Fortune Hi-Tech, which promoted itself as a way for average people to achieve financial independence, had recruited people to sell products made by Dish Network, certain cellphone providers and Frontpoint Home Security, the Federal Trade Commission said. It also sold a range of health and beauty products.

The company's distributors earned very little for selling goods and services and made more for signing up additional sales people, Kentucky Attorney General Jack Conway said after a raid on its Lexington, Kentucky, offices.

"Legitimate firms work the other way," he said. "This is a classic pyramid scheme in every sense of the word."

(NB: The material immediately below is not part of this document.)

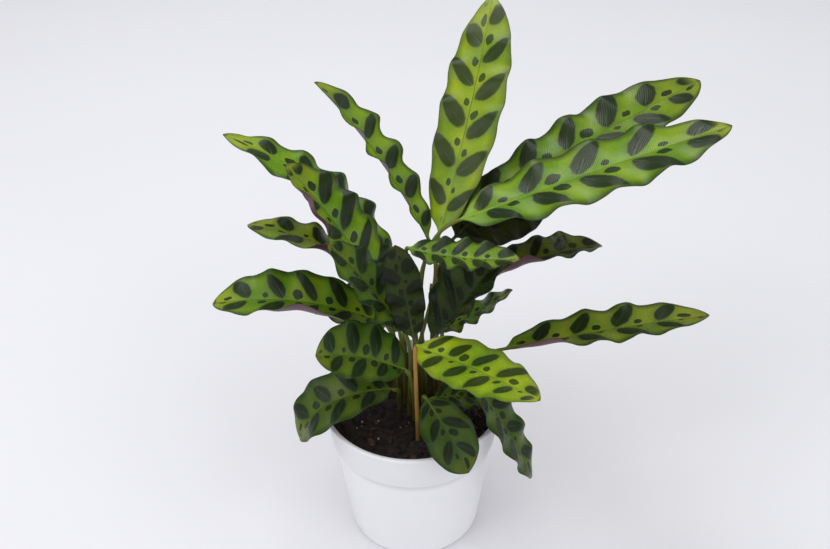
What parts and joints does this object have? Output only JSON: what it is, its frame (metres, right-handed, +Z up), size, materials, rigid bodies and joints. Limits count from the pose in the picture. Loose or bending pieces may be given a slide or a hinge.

Law enforcement estimated that 100,000 people across the United States had been affected by the scheme. In some areas, including Chicago, the scheme targeted Spanish-speaking consumers.

Most paid $100 to $300 in annual fees and some paid additional money to be eligible for sales commissions and recruiting bonuses.

The FTC and the states of Illinois, Kentucky and North Carolina filed a complaint against Fortune Hi-tech Marketing on Thursday. A judge granted a temporary restraining order requiring the company to be shut down.

At a press conference in Lexington, Steve Baker, director of the FTC's Midwest regional office, declined to comment on whether the move against Fortune Hi-Tech means the agency is making a more aggressive push against direct marketers.

No one answered the telephone at Fortune Hi-Tech Marketing on Monday. Callers reached a recorded message in which an unidentified man explained the closure and said the company expected to be "vindicated."

"We are confident that our side of the story will be heard and we are already making positive strides toward re-opening," the message said.

The company's website (http://www.fhtm.com/) was still functional on Monday afternoon.

Another direct sales company in the spotlight recently is weight-loss and nutritional products company Herbalife Ltd , which has been in a battle with activist hedge fund manager William Ackman.

Ackman in December revealed a short position in the stock, describing the multi-level marketer as a "pyramid scheme" because distributors earn more than 10 times as much from recruitment as from selling the company's products. Shares in Herbalife, which has denied Ackman's charge, fell more than 8 percent on Monday.

The FTC's Baker declined to comment on Herbalife specifically or whether the agency is making a bigger push against direct marketers in general.